Preprocessing

Scaling

aggregation

hydrobox.preprocessing.scale.aggregate(x, by, func='mean')[source]

Time series aggregation

This function version will only operate on a single pandas.Series or pandas.DataFrame instance. It has to be indexed by a pandas.DatetimeIndex. The input data will be aggregated to the given frequency by passing a pandas.Grouper conform string argument specifying the desired period like: ‘1M’ for one month or ‘3Y-Sep’ for three years starting at the first of October.

Parameters:
x: ``pandas.Series``, ``pandas.DataFrame``

The input data, will be aggregated over the index.

by : string

Specifies the desired temporal resolution. Will be passed as freq argument of a pandas.Grouper object for grouping the data into the new resolution. If by is None, the whole Series will be aggregated to only one value. The same applies to by='all'.

func : string

Function identifier used for aggregation.

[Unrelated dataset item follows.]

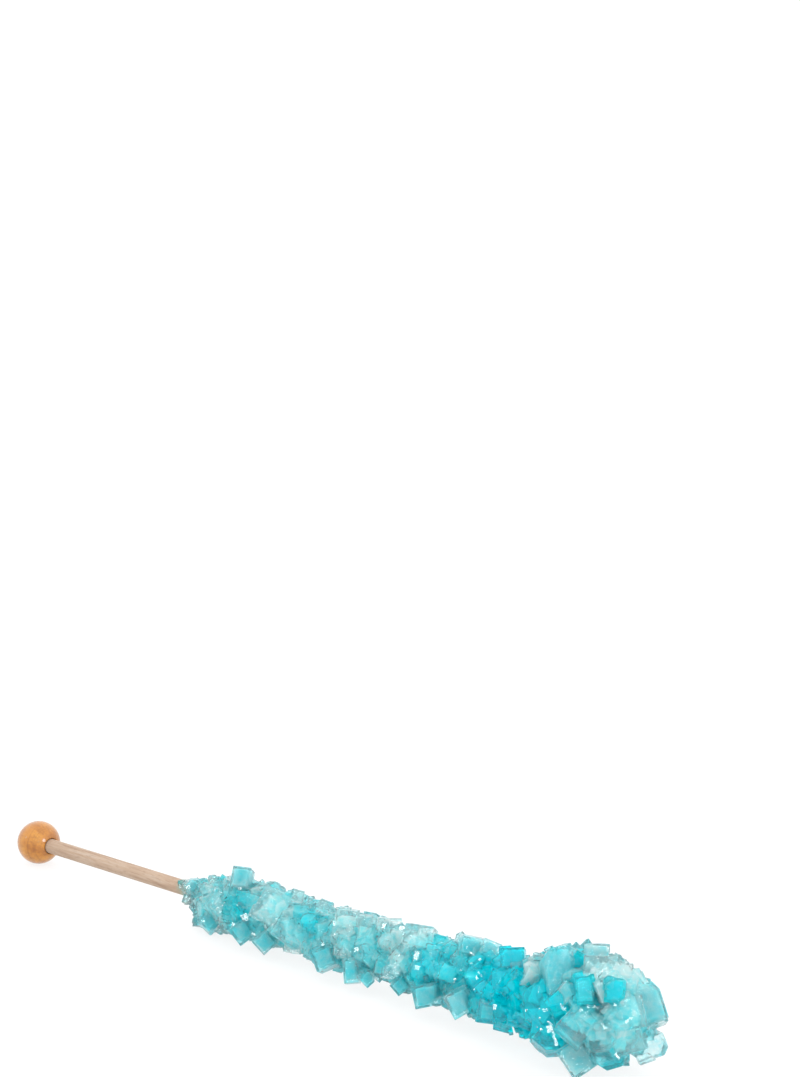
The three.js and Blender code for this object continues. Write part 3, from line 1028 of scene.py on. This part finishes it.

Has to be importable from numpy. The function must accept n input values and aggregate them to only a single one.

Returns:
pandas.Series :

if x was of type pandas.Series

pandas.DataFrame :

if c was of type pandas.DataFrame

cut_period

hydrobox.preprocessing.scale.cut_period(x, start, stop)[source]

Truncate Time series

Truncates a pandas.Series or pandas.DataFrame to the given period. The start and stop parameter need to be either a string or a datetime.datetime, which will then be converted. Returns the truncated time series.

Parameters:
x : pandas.Series, pandas.DataFrame

The input data, will be truncated

start : string, datetime

Begin of truncation. Can be a datetime.datetime or a string. If a string is passed, it has to use the format ‘YYYYMMDDhhmmss’, where the time component ‘hhmmss’ can be omitted.

stop : string, datetime,

End of truncation. Can be a datetime.datetime or a string. If a string is passed, it has to use the format ‘YYYYMMDDhhmmss’, where the time component ‘hhmmss’ can be omitted.